**Given data**

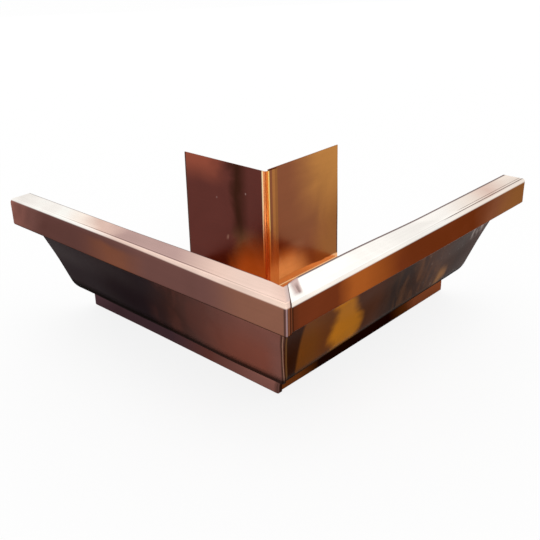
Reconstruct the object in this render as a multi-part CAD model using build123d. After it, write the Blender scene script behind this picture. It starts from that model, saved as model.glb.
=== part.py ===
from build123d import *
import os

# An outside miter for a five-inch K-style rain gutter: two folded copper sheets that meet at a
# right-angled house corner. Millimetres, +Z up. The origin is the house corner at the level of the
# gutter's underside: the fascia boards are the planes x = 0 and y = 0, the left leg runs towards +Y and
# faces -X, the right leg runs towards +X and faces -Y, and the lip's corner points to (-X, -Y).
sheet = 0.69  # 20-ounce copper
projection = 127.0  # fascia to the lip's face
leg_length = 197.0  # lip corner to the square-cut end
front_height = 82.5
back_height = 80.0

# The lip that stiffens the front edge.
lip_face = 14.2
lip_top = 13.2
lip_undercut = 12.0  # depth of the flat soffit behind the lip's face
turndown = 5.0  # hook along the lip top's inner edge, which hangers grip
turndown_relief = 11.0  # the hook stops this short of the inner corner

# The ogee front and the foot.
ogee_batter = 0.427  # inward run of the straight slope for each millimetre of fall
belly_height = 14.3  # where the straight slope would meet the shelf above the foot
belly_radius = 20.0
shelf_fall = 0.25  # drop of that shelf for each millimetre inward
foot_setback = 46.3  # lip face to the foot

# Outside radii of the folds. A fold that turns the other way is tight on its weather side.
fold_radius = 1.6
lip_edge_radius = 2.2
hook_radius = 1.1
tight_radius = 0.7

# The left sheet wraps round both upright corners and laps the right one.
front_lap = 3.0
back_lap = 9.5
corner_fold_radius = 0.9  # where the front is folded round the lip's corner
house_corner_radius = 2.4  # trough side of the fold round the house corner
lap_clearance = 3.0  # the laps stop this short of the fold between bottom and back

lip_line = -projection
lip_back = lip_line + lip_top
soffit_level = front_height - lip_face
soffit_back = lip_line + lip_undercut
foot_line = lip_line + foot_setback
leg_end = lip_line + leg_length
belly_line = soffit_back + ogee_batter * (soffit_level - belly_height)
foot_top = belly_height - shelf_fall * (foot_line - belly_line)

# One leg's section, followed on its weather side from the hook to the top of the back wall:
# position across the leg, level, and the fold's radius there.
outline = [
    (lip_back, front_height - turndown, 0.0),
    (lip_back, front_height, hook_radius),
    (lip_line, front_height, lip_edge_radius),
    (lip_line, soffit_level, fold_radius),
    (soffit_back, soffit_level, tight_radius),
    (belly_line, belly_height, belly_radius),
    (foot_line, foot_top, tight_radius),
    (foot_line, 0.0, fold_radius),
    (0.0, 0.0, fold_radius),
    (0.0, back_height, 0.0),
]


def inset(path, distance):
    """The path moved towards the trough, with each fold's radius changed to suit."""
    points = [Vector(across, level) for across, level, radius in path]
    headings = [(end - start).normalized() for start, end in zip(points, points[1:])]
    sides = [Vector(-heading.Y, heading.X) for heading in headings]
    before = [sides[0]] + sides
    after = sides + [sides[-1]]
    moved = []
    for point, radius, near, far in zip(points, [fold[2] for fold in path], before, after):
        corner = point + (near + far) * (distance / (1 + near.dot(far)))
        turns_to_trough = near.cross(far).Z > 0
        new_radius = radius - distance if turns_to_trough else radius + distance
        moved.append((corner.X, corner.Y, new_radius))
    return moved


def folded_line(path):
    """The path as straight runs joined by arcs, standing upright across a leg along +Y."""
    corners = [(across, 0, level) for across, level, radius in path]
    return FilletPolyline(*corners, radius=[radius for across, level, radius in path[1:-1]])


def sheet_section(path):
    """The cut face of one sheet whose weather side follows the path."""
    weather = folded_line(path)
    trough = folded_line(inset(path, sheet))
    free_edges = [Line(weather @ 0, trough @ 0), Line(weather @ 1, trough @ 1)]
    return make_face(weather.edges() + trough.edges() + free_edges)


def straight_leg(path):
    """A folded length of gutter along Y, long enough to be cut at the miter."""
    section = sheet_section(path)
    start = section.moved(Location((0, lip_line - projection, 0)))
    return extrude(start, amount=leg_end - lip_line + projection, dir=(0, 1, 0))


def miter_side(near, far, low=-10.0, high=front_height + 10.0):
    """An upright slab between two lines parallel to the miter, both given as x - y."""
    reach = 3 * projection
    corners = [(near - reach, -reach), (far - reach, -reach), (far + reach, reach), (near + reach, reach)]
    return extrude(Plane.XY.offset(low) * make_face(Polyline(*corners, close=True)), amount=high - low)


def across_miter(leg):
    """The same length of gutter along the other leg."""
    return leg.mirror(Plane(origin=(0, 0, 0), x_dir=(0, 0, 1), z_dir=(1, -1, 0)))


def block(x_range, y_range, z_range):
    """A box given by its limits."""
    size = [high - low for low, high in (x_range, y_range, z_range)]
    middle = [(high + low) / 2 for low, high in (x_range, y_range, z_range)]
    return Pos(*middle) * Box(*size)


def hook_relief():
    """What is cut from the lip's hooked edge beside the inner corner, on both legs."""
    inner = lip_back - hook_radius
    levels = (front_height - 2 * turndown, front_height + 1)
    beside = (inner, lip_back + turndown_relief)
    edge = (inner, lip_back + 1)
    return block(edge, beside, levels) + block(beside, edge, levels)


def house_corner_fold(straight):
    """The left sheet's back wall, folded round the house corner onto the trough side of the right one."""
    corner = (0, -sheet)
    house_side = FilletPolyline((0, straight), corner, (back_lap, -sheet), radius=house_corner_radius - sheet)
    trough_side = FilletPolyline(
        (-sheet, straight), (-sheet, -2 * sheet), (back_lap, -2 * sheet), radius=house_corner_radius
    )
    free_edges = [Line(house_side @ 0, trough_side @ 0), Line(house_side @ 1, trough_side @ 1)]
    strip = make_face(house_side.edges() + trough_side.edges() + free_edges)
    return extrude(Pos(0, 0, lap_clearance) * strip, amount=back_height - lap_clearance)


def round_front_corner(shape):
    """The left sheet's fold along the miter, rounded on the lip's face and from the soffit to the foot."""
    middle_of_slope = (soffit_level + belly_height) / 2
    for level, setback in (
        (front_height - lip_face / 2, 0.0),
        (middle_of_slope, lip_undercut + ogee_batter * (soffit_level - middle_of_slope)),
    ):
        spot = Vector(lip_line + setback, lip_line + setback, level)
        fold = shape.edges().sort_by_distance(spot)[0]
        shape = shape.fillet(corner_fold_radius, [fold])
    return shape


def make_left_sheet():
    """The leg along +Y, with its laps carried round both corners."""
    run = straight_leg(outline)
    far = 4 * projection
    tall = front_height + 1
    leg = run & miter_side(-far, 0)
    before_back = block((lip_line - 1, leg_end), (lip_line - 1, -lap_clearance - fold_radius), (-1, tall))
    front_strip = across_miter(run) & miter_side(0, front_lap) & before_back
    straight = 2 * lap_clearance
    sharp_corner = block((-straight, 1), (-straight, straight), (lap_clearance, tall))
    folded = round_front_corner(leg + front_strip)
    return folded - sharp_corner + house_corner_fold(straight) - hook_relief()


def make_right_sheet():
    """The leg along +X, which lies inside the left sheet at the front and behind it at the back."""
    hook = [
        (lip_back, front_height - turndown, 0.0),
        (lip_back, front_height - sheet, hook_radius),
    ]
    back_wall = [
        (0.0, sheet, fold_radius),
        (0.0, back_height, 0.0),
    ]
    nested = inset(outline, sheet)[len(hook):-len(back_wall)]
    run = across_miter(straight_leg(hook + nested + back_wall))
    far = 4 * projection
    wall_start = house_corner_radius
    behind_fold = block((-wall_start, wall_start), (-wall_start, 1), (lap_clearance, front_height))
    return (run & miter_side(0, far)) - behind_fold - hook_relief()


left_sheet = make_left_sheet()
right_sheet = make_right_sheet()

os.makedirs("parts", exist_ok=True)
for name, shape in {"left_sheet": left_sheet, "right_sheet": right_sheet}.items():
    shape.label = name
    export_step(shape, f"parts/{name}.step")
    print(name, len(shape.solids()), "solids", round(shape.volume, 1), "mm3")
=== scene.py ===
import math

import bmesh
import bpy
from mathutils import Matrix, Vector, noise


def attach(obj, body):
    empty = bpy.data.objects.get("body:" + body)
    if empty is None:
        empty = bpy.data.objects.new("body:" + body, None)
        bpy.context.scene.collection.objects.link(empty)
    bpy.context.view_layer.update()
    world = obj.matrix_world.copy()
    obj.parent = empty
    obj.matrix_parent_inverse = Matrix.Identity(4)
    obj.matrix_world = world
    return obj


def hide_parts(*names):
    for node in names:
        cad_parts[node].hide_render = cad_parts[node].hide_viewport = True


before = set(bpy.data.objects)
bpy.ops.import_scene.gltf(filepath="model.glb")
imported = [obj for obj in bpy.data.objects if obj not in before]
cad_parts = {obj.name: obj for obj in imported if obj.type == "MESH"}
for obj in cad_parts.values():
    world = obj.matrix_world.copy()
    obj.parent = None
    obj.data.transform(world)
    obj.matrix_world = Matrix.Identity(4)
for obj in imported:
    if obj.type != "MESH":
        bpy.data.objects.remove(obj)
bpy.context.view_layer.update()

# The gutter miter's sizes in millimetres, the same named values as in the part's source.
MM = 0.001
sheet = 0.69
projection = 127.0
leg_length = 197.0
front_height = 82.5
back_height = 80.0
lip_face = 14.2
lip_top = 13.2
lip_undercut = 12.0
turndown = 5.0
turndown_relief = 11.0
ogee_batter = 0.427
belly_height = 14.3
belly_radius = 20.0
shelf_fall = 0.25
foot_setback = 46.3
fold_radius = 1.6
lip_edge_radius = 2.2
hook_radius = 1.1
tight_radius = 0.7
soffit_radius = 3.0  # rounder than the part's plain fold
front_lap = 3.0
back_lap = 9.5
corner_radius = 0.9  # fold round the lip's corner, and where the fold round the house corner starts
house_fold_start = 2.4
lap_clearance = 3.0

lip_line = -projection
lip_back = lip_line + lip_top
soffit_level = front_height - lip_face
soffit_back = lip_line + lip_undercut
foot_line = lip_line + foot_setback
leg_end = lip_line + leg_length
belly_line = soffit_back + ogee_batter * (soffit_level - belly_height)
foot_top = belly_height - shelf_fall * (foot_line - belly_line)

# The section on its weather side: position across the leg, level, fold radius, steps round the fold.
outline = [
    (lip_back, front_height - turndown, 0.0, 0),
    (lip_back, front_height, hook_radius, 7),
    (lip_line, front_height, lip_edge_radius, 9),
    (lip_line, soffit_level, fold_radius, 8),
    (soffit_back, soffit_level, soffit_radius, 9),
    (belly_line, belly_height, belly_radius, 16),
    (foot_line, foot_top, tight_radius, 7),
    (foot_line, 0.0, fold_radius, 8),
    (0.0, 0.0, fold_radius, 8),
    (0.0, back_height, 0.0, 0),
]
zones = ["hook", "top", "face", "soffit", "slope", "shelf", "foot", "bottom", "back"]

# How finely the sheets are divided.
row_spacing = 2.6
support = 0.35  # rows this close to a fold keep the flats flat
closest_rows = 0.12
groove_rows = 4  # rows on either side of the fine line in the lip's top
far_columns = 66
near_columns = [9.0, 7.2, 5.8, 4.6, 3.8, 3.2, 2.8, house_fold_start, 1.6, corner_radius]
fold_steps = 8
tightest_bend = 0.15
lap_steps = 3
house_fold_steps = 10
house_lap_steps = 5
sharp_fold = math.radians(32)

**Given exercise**
Within the listing above, give again exactly every line from the line with "left_sheet = make_left_sheet()" through the line with "imported = [obj", both included, and no other line.

**Task result**
left_sheet = make_left_sheet()
right_sheet = make_right_sheet()

os.makedirs("parts", exist_ok=True)
for name, shape in {"left_sheet": left_sheet, "right_sheet": right_sheet}.items():
    shape.label = name
    export_step(shape, f"parts/{name}.step")
    print(name, len(shape.solids()), "solids", round(shape.volume, 1), "mm3")
=== scene.py ===
import math

import bmesh
import bpy
from mathutils import Matrix, Vector, noise


def attach(obj, body):
    empty = bpy.data.objects.get("body:" + body)
    if empty is None:
        empty = bpy.data.objects.new("body:" + body, None)
        bpy.context.scene.collection.objects.link(empty)
    bpy.context.view_layer.update()
    world = obj.matrix_world.copy()
    obj.parent = empty
    obj.matrix_parent_inverse = Matrix.Identity(4)
    obj.matrix_world = world
    return obj


def hide_parts(*names):
    for node in names:
        cad_parts[node].hide_render = cad_parts[node].hide_viewport = True


before = set(bpy.data.objects)
bpy.ops.import_scene.gltf(filepath="model.glb")
imported = [obj for obj in bpy.data.objects if obj not in before]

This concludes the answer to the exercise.